Typically, the individual who is given the honor of lighting the Olympic cauldron is a current or former athlete who has a certain status in the host country, and in Kim’s case, that seems to be accurate. Not only is she an honorary Olympic ambassador for South Korea, but she won both gold and silver Olympic medals in the 2010 and 2014 games, respectively. After bringing home her silver medal in 2014, the figure skater retired from the sport, but she still remains an important public figure in South Korea.

In November, Kim spoke as a South Korean goodwill ambassador at the United Nations General Assembly in New York. At the time, though there hadn’t been an official announcement of who was chosen to light the Olympic cauldron, she stated, "if given the opportunity, of course it would be an honor," according to NBC Sports.

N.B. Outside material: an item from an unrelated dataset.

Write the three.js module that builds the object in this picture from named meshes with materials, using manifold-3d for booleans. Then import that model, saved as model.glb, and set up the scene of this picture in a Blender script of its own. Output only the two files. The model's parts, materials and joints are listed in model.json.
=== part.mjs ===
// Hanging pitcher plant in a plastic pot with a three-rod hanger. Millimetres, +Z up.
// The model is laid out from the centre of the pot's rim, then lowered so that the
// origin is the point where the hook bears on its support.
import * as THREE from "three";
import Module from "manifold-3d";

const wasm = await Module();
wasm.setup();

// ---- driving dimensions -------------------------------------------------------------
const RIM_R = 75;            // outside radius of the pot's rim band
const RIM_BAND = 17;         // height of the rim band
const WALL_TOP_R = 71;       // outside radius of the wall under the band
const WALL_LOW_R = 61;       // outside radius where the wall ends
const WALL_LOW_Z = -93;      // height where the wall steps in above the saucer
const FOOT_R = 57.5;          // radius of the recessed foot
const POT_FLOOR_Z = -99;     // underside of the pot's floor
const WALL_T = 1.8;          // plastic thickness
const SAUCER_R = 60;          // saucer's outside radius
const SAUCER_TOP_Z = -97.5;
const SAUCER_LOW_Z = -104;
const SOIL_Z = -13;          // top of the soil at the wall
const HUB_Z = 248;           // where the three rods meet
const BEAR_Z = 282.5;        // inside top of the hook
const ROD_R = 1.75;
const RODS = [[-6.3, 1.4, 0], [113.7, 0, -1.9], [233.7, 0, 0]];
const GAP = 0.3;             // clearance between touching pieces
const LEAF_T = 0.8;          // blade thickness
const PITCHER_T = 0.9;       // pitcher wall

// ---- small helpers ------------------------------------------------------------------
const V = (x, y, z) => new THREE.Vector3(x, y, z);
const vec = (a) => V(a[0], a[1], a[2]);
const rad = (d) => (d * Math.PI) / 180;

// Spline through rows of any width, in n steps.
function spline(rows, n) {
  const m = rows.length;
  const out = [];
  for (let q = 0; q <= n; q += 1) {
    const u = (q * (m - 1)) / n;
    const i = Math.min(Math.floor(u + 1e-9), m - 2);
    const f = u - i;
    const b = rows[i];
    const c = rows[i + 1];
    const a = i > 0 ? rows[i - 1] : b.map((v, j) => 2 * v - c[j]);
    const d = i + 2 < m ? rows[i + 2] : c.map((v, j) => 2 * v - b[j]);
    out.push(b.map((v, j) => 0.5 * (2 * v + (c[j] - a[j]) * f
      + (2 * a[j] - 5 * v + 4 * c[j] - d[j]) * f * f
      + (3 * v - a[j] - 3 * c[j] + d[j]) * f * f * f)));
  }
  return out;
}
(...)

The 27-year-old former Olympian may be retired from the sport, but she was always interested in competing in the Olympics since she was a child. "I first experienced the spirit of the Olympic Games and the power of sport when I was a 10-year-old watching the South and North Korean delegations walking into [the 2000] Olympic Stadium together," she revealed at the United Nations General Assembly, according to the Olympics website.

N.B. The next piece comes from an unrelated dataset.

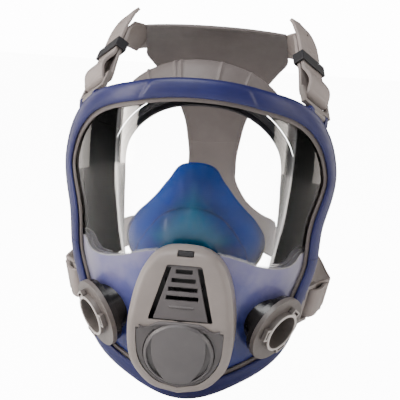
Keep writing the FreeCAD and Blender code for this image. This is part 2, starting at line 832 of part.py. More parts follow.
def buckle_shape(frame):
    """A strap buckle: a pin barrel, a neck, two rails and the bar that the strap goes round."""
    half = size("barrel_half")
    shape = rod_in(frame, 0, half, 3.1)
    shape = shape.fuse(slab(frame, (1.5, -half, -1.7), (7.5, half, 1.7)))
    shape = shape.fuse(slab(frame, (4.4, -15.2, -1.7), (7.5, 15.2, 1.7)))
    for low in (-15.2, 12.3):
        shape = shape.fuse(slab(frame, (4.4, low, -1.7), (size("bar_at"), low + 2.9, 1.7)))
    shape = shape.fuse(rod_in(frame, size("bar_at"), 15.2, 1.9))
    return shape.cut(rod_in(frame, 0, 20, size("pin_hole")))


def strip(stations):
    """A strap through stations of (middle, width way, normal)."""
    half = size("strap_wide") / 2
    thick = size("strap_thick") / 2
    sections = []
    for middle, wide, normal in stations:
        wide, normal = unit(wide) * half, unit(normal) * thick
        low, high = middle - normal, middle + normal
        sections.append([low - wide, low + wide, high + wide, high - wide])
    return band(sections, False)


def loop_path(offset):
    """Half of the folded strap's middle line, moved off by an offset, as (along strap, outward) points."""
    bend = size("fold_r") + offset
    path = [(36.0, 1.6 + offset), (31.0, 1.9 + offset), (26.0, 2.8 + offset), (20.5, size("fold_r") + offset)]
    for turn in (90, 115, 140, 160, 180):
        angle = math.radians(turn)
        path.append((size("bar_at") + bend * math.cos(angle), bend * math.sin(angle)))
    return path


def loop_shape(frame):
    """The strap's end, folded round the buckle's bar."""
    thick = size("strap_thick") / 2
    outer, inner = loop_path(thick), loop_path(-thick)
    outline = outer + [(u, -n) for u, n in outer[-2::-1]]
    outline += [(u, -n) for u, n in inner] + inner[-2::-1]
    half = size("strap_wide") / 2
    return polygon_prism([at(frame, u, -half, n) for u, n in outline], frame[2] * (2 * half))


def keeper_shape(frame):
    shape = slab(frame, (44, -13.5, -4.7), (53, 13.5, 4.7))
    return shape.cut(slab(frame, (40, -12.1, -3.5), (57, 12.1, 3.5)))


HEAD = Vector(0, 25, 49)
HEAD_DEEP = 82.0
HEAD_TALL = 102.0
SWEEP_Y = -222.0


def head_depth(z, inset=0.0):
    """The depth of the head's outline in side view at a height."""
    return HEAD.y + (HEAD_DEEP - inset) * math.sqrt(1 - ((z - HEAD.z) / (HEAD_TALL - inset)) ** 2)


def harness_point(x, z):
    """A point of the harness's outer face behind the head."""
    radius = head_depth(z) - SWEEP_Y
    return Vector(x, SWEEP_Y + math.sqrt(radius**2 - x**2), z)


def head_solid(inset):
    """The back of the head: its side outline swept about a far vertical line."""
    tall, deep = HEAD_TALL - inset, HEAD_DEEP - inset
    ellipse = Part.Ellipse(HEAD + Vector(0, 0, tall), HEAD + Vector(0, deep, 0), HEAD)
    arc = Part.Arc(ellipse, 0, math.pi).toShape()
    chord = Part.makeLine(HEAD - UP * tall, HEAD + UP * tall)
    face = Part.Face(Part.Wire([arc, chord]))
    centre = Vector(0, SWEEP_Y, 0)
    face.rotate(centre, UP, -25)
    return face.revolve(centre, UP, 50)


HARNESS_HALF = (
    (56, 165), (56, 116), (44, 109), (33, 93), (24.5, 71), (20, 45), (21, 24), (31, 9), (44, 0), (56, -5),
    (56, -31), (38, -30), (18, -22),
)


def harness_shape():
    outline = [Vector(x, 34, z) for x, z in mirrored_corners(HARNESS_HALF)]
    shell = head_solid(0).cut(head_solid(size("strap_thick")))
    return shell.common(polygon_prism(outline, Vector(0, 90, 0)))


def arm_end(height, lean):
    """The strap's last station, beside the harness's edge."""
    inner = harness_point(56.4, height)
    deep = inner.y - HEAD.y
    normal = unit(Vector(0, deep / HEAD_DEEP**2, (inner.z - HEAD.z) / HEAD_TALL**2))
    wide = normal.cross(ACROSS) * lean
    return inner - normal * (size("strap_thick") / 2), wide, normal


def upper_arm():
    frame = UPPER
    end = arm_end(137, 1)
    wide = frame[2] if frame[2].dot(end[1]) > 0 else frame[2] * -1
    stations = [(at(frame, u, 0, -1.6), wide, frame[3]) for u in (38, 44, 50, 56, 61)]
    stations.append(((stations[-1][0] + end[0]) * 0.5 + Vector(4, -3, 5), wide + end[1], frame[3] + end[2]))
    stations.append(end)
    return strip(stations)


def lower_arm():
    frame = LOWER
    end = arm_end(-18, 1)
    wide = frame[2] if frame[2].dot(end[1]) > 0 else frame[2] * -1
    stations = [(at(frame, u, 0, -1.5), wide, frame[3]) for u in (38, 44, 50)]
    middle = (stations[-1][0] + end[0]) * 0.5 + Vector(9, 8, 0)
    stations.append((middle, wide + end[1], frame[3] + end[2]))
    stations.append(end)
    return strip(stations)


def tail(frame, bend):
    """The strap's free end, outside its keeper."""
    stations = [(at(frame, u, 0, 1.6), frame[2], frame[3]) for u in (38, 46, 54, 61)]
    for u, w, n, curl in bend:
        stations.append((at(frame, u, w, n), frame[2], frame[3] - frame[1] * curl))
    return strip(stations)


# ---------------------------------------------------------------- the pieces

pieces = []


def keep(piece):
    pieces.append(piece)
    return piece


def pair(name, make):
    """A piece for the wearer's left and its mirror image for the right."""
    left = keep(make(name + "_left"))
    keep(mirrored(name + "_right", left))


keep(feature("lens", lens_shape()))
upper_ring = ring_half(SPLIT + 0.12, 180 - SPLIT - 0.12, (JOINT_GAP, 7.0))
lower_ring = ring_half(-180 - SPLIT + 0.12, SPLIT - 0.12, (-7.0, -JOINT_GAP))
for frame, which in ((UPPER, "upper"), (LOWER, "lower")):
    both = ears(frame)
    both = both.fuse(both.mirror(Vector(0, 0, 0), ACROSS))
    if which == "upper":
        upper_ring = upper_ring.fuse(both)
    else:
        lower_ring = lower_ring.fuse(both)
keep(feature("lens_ring_upper", upper_ring.Solids[0]))
keep(feature("lens_ring_lower", without_inlets(lower_ring).Solids[0]))
keep(feature("ring_screws", Part.makeCompound([screw_shape(1), screw_shape(-1)])))
keep(feature("ring_nuts", Part.makeCompound([nut_shape(1), nut_shape(-1)])))

keep(feature("facepiece", without_inlets(band(round_sections(skirt_section), True)).Solids[0]))
keep(feature("face_seal", band(round_sections(seal_section), True)))

cup = band(round_sections(cup_section), True)
CHECK_POINT, CHECK_OUT = wall_frame(cup, CHECK - CHECK_WAY * 30, CHECK_WAY)
CHECK_BASE = CHECK_POINT - CHECK_OUT * 6.5
for side in (1, -1):
    way = Vector(CHECK_OUT.x * side, CHECK_OUT.y, CHECK_OUT.z)
    start = Vector(CHECK_BASE.x * side, CHECK_BASE.y, CHECK_BASE.z)
    cup = cup.cut(rod(start - way * 4, way, size("check_out") + 0.4, 20))
keep(feature("nose_cup", cup.Solids[0]))

check_place = aimed(CHECK_BASE, CHECK_OUT)
check_seat = turned(
    "check_seat",
    [("check_in", 3.0), ("check_out", 3.0), ("check_out", 8.2), ("check_rim", 8.2), ("check_rim", 9.6),
     ("check_in", 9.6)],
    check_place,
)
check_spider = placed(spider(2.6, 1.7, 6.4, 3.0, 4.2, 4), check_place)
pair("check_valve_seat", lambda name: fused(name, check_seat, check_spider))
pair(
    "check_valve_disc",
    lambda name: turned(
        name,
        [(0, 2.0), ("check_flap", 2.0), ("check_flap", 2.7), (1.3, 2.7), (1.3, 5.6),
         (2.2, 5.6), (2.2, 6.3), (0, 6.3)],
        check_place,
    ),
)

inlet_place = aimed(PORT - PORT_WAY * size("port_sink"), PORT_WAY)
tube = turned(
    "inlet_tube",
    [("tube_bore", 0), ("tube_out", 0), ("tube_out", "flange_low"), ("flange_r", "flange_low"),
     ("flange_r", "flange_high"), ("tube_out", "flange_high"), ("tube_out", "tube_long"),
     ("tube_bore", "tube_long"), ("tube_bore", "valve_room"), ("valve_room_r", "valve_room"),
     ("valve_room_r", "seat_high"), ("seat_bore", "seat_high"),
     ("seat_bore", "seat_low"), ("tube_bore", "seat_low")],
    inlet_place,
)
pair("inlet_connector", lambda name: fused(name, tube, inlet_extras(inlet_place)))
flange_back = size("flange_low") - size("port_sink")
gasket = rod(PORT + PORT_WAY * (flange_back - 4.5), PORT_WAY, size("gasket_r"), 4.4)
gasket = gasket.fuse(rod(PORT - PORT_WAY * 12, PORT_WAY, size("sleeve_r"), flange_back + 8))
gasket = gasket.cut(rod(PORT - PORT_WAY * 13, PORT_WAY, size("tube_out") + 0.3, 40)).cut(barrel_solid(-0.2))
pair("inlet_gasket", lambda name: feature(name, gasket.Solids[0]))
nut_place = aimed(PORT - PORT_WAY * 13.0, PORT_WAY)
nut_profile = [("nut_in", 0), ("nut_out", 0), ("nut_out", "nut_thick"), ("nut_in", "nut_thick")]
nut = turned("inlet_nut", nut_profile, nut_place)
pair("inlet_nut", lambda name: carved(name, nut, nut_notches(nut_place)))
pair(
    "inhalation_valve",
    lambda name: turned(
        name,
        [(0, 6.5), ("flap_r", 6.5), ("flap_r", 7.2), ("stem_r", 7.2), ("stem_r", 11.4), ("head_r", 11.4),
         ("head_r", 12.3), (0, 12.3)],
        inlet_place,
    ),
)

keep(feature("housing_body", housing_body_shape().Solids[0]))
keep(feature("housing_gasket", frame_layer(-1.5, -0.2).Solids[0]))
keep(feature("housing_retainer", frame_layer(2.5, 5.0).Solids[0]))
speech_place = aimed(Vector(0, -80.3, SPEECH.z), Vector(0, -1, 0))
film_profile = [(0, 0), ("speech_r", 0), ("speech_r", 0.5), (9, 0.5), (8, 1.1), (0, 1.1)]
keep(turned("speech_diaphragm", film_profile, speech_place))
keep(turned(
    "diaphragm_ring",
    [("speech_ring_in", 0.8), ("speech_r", 0.8), ("speech_r", 4.0), ("speech_ring_in", 4.0)],
    speech_place,
))
out_place = aimed(OUT + OUT_WAY * 3, OUT_WAY)
out_tube = turned(
    "exhaust_tube",
    [("out_bore", 0), ("out_wall", 0), ("out_wall", "out_long"), ("out_bore", "out_long"), ("out_bore", 7),
     ("out_seat", 7), ("out_seat", 5), ("out_bore", 5)],
    out_place,
)
keep(fused("exhalation_seat", out_tube, placed(spider(3.4, 1.9, 14.2, 5, 7, 4), out_place)))
keep(turned(
    "exhalation_valve",
    [(0, 1.5), (2.8, 1.5), (2.8, 2.4), ("stem_r", 2.4), ("stem_r", 7.3), ("out_flap", 7.3), ("out_flap", 8.1),
     (0, 8.1)],
    out_place,
))
cap_place = aimed(OUT + OUT_WAY * 14, OUT_WAY)
cap_body = turned(
    "exhaust_cap_body",
    [("cap_skirt_in", 0), ("cap_skirt", 0), ("cap_skirt", 10), ("cap_r", 10), ("cap_r", 12.8), (22.6, 14.4),
     (12, 15.6), (0, "cap_high"), (0, 11.0), ("cap_skirt_in", 11.0)],
    cap_place,
)
keep(carved("exhaust_cap", cap_body, cap_pockets(cap_place)))
keep(feature("housing_cover", cover_shape().Solids[0]))
keep(feature("front_grille", grille_shape().Solids[0]))
keep(feature("cover_latch", latch_shape()))
keep(feature("exhaust_shield", shield_shape().Solids[0]))

pair("upper_buckle", lambda name: feature(name, buckle_shape(UPPER)))
pair("lower_buckle", lambda name: feature(name, buckle_shape(LOWER)))
pins = [rod_in(frame, 0, 9.4, size("pin_r")) for frame in (UPPER, LOWER)]
pins += [pin.mirror(Vector(0, 0, 0), ACROSS) for pin in pins]
keep(feature("buckle_pins", Part.makeCompound(pins)))
pair("upper_strap_loop", lambda name: feature(name, loop_shape(UPPER)))
pair("lower_strap_loop", lambda name: feature(name, loop_shape(LOWER)))
pair("strap_keeper", lambda name: feature(name, keeper_shape(UPPER)))
keep(feature("harness_back", harness_shape().Solids[0]))
pair("upper_strap", lambda name: feature(name, upper_arm()))
pair("lower_strap", lambda name: feature(name, lower_arm()))
tail_bend = ((70, 3, 1.8, 0.1), (80, 7, 0.4, 0.25), (88, 10, -2.0, 0.4))
pair("upper_strap_tail", lambda name: feature(name, tail(UPPER, tail_bend)))

doc.recompute()
for item in doc.Objects:
    if "Invalid" in item.State or "Error" in item.State:
        raise RuntimeError("%s did not build: %s" % (item.Label, item.State))
os.makedirs("parts", exist_ok=True)
for piece in pieces:
    if piece.Shape.isNull() or not piece.Shape.isValid() or not piece.Shape.Solids:
        raise RuntimeError("%s is not a sound solid" % piece.Label)
    piece.Shape.exportStep("parts/%s.step" % piece.Label)
print("%d pieces written" % len(pieces))
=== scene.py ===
import json
import math
from functools import partial

import bmesh
import bpy
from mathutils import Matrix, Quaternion, Vector


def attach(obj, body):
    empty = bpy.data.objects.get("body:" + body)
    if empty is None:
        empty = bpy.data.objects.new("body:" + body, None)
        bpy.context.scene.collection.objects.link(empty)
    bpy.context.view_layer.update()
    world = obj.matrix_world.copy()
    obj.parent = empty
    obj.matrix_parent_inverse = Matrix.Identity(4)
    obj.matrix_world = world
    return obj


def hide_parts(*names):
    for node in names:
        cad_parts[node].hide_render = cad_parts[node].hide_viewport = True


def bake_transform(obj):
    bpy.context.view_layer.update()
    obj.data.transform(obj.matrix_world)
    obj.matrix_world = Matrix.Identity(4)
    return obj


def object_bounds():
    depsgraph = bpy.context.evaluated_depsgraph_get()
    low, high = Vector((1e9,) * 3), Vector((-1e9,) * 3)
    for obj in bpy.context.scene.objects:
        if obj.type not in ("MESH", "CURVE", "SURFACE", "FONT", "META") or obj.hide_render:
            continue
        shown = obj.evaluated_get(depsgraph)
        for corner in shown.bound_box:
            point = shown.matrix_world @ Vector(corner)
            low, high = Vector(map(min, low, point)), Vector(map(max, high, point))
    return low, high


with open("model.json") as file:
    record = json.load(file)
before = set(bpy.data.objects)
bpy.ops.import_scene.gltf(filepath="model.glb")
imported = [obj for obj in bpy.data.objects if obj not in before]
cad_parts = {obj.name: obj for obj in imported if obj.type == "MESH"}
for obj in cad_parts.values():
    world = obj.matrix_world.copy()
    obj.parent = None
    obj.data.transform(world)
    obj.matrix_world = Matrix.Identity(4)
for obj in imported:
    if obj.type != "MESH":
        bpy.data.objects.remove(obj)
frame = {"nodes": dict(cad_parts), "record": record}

CAD_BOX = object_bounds()
MM = 0.001
SIDES = (("left", 1), ("right", -1))

# ---- the lens's barrel, as in the CAD (mm)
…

Although she hasn’t been active in figure skating since retiring in 2014, Kim Forbes named Kim one of the top earning Olympic athletes of 2010 — at the time she had earned almost $150,000 total in prize money and $7.5 million thanks to the numerous high profile sponsorships she received. Fans of figure skating in the United States might be familiar with names like Nancy Kerrigan and Tonya Harding, but in the Olympic figure skating world overall, Kim is still well-known for her signature moves. There’s even a popular bent over camel spin that’s often referred to as the Yuna Spin.

Because of Kim’s accomplishments as a figure skater, she was given the honor of being a goodwill ambassador, or honorary ambassador meant to promote the event, for South Korea for the 2018 Winter Olympics, but it was likely also because of her personal work with UNICEF. As a goodwill ambassador for the global non-profit organization as well, Kim donated and worked to raise money for victims of the 2010 Haiti earthquake, and in 2015 announced her goal to continue fighting for impoverished children, gender equality, and eradication of diseases.

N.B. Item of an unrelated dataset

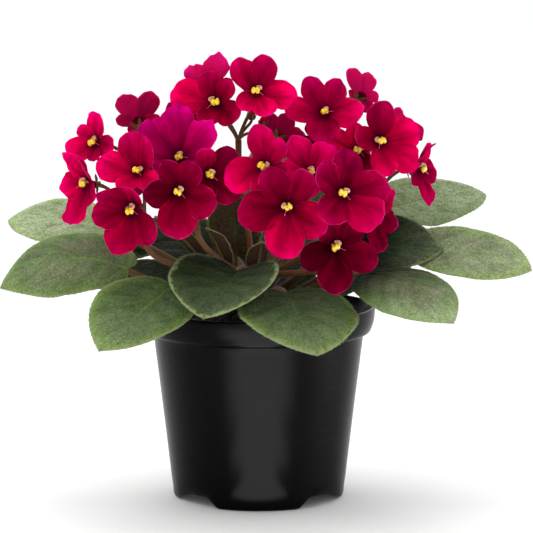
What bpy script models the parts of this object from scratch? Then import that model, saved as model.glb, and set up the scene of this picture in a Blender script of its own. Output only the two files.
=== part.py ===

During her time as a figure skater in the Olympics, Kim earned scores that would still place her among the top highest point earners today. At the 2010 Olympics, she earned a total score of 228.56, and, to put that into perspective, the highest earning female figure skater as of 2017 is Russian figure skater Evgenia Medvedeva, who earned 241.32 points at the 2017 2017 World Team Trophy competition.

Being the Olympic cauldron lighter is a great honor for whomever is chosen to carry out the task and in this case, Kim no doubt earned the right to be able to do so at the Winter Games. Because of her experience and status as something of a living legend in South Korea, she’s been a steady fixture in the Olympics even after her official retirement. Taking part in lighting the Olympic cauldron was the perfect way to honor her achievements and dedication to her country.